採算性の低いエリアでの通信網整備については、そもそも公的資金を用いて実施するのか、或いは民間事業者に補助金をつけて、貧困層の受益者の公共サービスへのアクセス改善を図るのか、大きく分けると選択肢が2つあると思う。途上国の自立発展を考えた場合、できることならば補助の財源を国内で調達して再配分できる制度があるのが望ましい。高所得の受益者が密集していて採算性が高い地域の事業者の売上げから3%程度を基金に積み立てて不採算地域の事業者への補助財源に充てるような仕組みだ(ユニバーサルアクセス基金)。

このような制度を作っていくような議論は、元々援助資金が潤沢にないとできないような話ではない。事業の話ではなく政策・制度の話、言い換えれば、援助資金を入れて専門家が技術指導をやって事業の生産性を高めていくようなレベルではなく、他の援助国・機関とともに相手の途上国政府と政策対話を行なうレベルの話なのである。勿論、そこから派生して川下において何らかの事業に援助資金を投入していく案件は出てくるかもしれないが。

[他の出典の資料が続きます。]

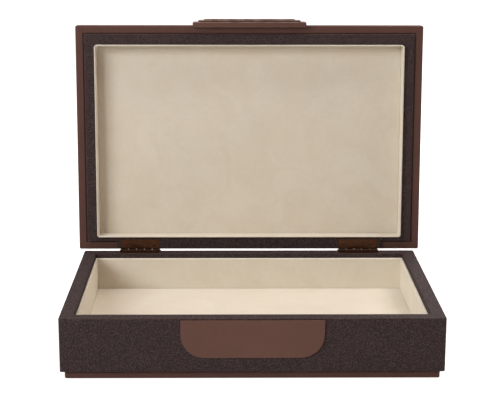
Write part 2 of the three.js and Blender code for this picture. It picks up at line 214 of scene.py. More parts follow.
def new_group(name, inputs, outputs):
    """An empty node group with named sockets, and its input and output nodes."""
    group = bpy.data.node_groups.new(name, "ShaderNodeTree")
    for label, kind, value in inputs:
        socket = group.interface.new_socket(
            name=label, in_out="INPUT", socket_type="NodeSocket" + kind,
        )
        if value is not None:
            socket.default_value = value
    for label, kind in outputs:
        group.interface.new_socket(name=label, in_out="OUTPUT", socket_type="NodeSocket" + kind)
    return group, group.nodes.new("NodeGroupInput"), group.nodes.new("NodeGroupOutput")


def placed_group(tree, group, inputs):
    """The outputs of a node group, placed with its inputs."""
    return add(tree, "ShaderNodeGroup", inputs, node_tree=group).outputs


def new_material(name):
    """A material, its node tree, its shader and the Object coordinates."""
    material = bpy.data.materials.new(name)
    material.use_nodes = True
    tree = material.node_tree
    place = tree.nodes.new("ShaderNodeTexCoord").outputs["Object"]
    return material, tree, tree.nodes["Principled BSDF"], place


def bumped(tree, shader, height, depth):
    """Feeds a height through a Bump node of a real depth to the shader's normal."""
    bump = add(tree, "ShaderNodeBump", {"Height": height, "Distance": depth, "Strength": 1.0})
    tree.links.new(bump.outputs["Normal"], shader.inputs["Normal"])


def mixed(tree, share, first, second):
    """Two colours mixed by a share from 0 to 1."""
    return add(tree, "ShaderNodeMix", {0: share, 6: first, 7: second}, data_type="RGBA").outputs[2]


# Cloudy tone: soft patches and finer flecks around 1, as in anything dyed, stained or handled
cloudy_tone, way_in, way_out = new_group(
    "Cloudy tone",
    [
        ("Vector", "Vector", None),
        ("Scale", "Float", 40.0),
        ("Patches", "Float", 0.05),
        ("Flecks", "Float", 0.02),
    ],
    [("Tone", "Float"), ("Flecks", "Float")],
)
given = way_in.outputs
flecks_to_a_patch = 23.0
fleck_scale = math_node(cloudy_tone, "MULTIPLY", given["Scale"], flecks_to_a_patch)
patches = noise(cloudy_tone, given["Vector"], given["Scale"], detail=3.0, roughness=0.55)[0]
flecks = noise(cloudy_tone, given["Vector"], fleck_scale, detail=2.0, roughness=0.6)[0]
tone = 1.0
for value, strength in ((patches, given["Patches"]), (flecks, given["Flecks"])):
    swing = spread(cloudy_tone, value, low=0.3, high=0.7, to_low=-1, to_high=1)
    tone = math_node(cloudy_tone, "MULTIPLY_ADD", swing, strength, tone)
cloudy_tone.links.new(tone, way_out.inputs["Tone"])
cloudy_tone.links.new(flecks, way_out.inputs["Flecks"])

# Rubbed and lit edge: a lighter colour on the rounded edges, partly scuffs where hands and cloths
# touch and partly a painted highlight, broken up so that it is uneven
rubbed_and_lit_edge, way_in, way_out = new_group(
    "Rubbed and lit edge",
    [("Vector", "Vector", None), ("Scale", "Float", 90.0), ("Amount", "Float", 0.5)],
    [("Mask", "Float")],
)
given = way_in.outputs
worn_and_lit = add(rubbed_and_lit_edge, "ShaderNodeAttribute", attribute_name="wear_and_highlight").outputs["Fac"]
broken = noise(rubbed_and_lit_edge, given["Vector"], given["Scale"], detail=3.0)[0]
broken = spread(rubbed_and_lit_edge, broken, low=0.3, high=0.65)
mask = math_node(rubbed_and_lit_edge, "MULTIPLY", worn_and_lit, broken)
mask = math_node(rubbed_and_lit_edge, "MULTIPLY", mask, given["Amount"])
rubbed_and_lit_edge.links.new(mask, way_out.inputs["Mask"])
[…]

今の日本の援助業界では、川上で政策や制度を形成していく部分での理論武装はあまりされず、専ら川下での事業実施の話ばかりが注目されている。これで本当にいいのだろうか。川上で話し合われているようなことは与件として扱って、川下において良い援助はできるのだろうか。

例えばこういうことだ。遠隔地における農業プロジェクトで、固定電話も設置がされていないような場所で、消費地の市況情報を入手することも含めて通信手段を確保するために、ワイヤレス無線機を設置したとする。周波数帯の使用許可を取得したり、機材を調達して設置したり、いろいろと初期費用がかかったとする。無停電電源装置や電圧安定器も必要かもしれない。ところが、1年もしないうちに、その地域に携帯電話の通信事業者が参入してカバーしてしまったとする。最初からその地域が携帯電話でカバーされる可能性が高いとわかっていたら、ワイヤレス無線機のような技術選択は行なわれないであろう。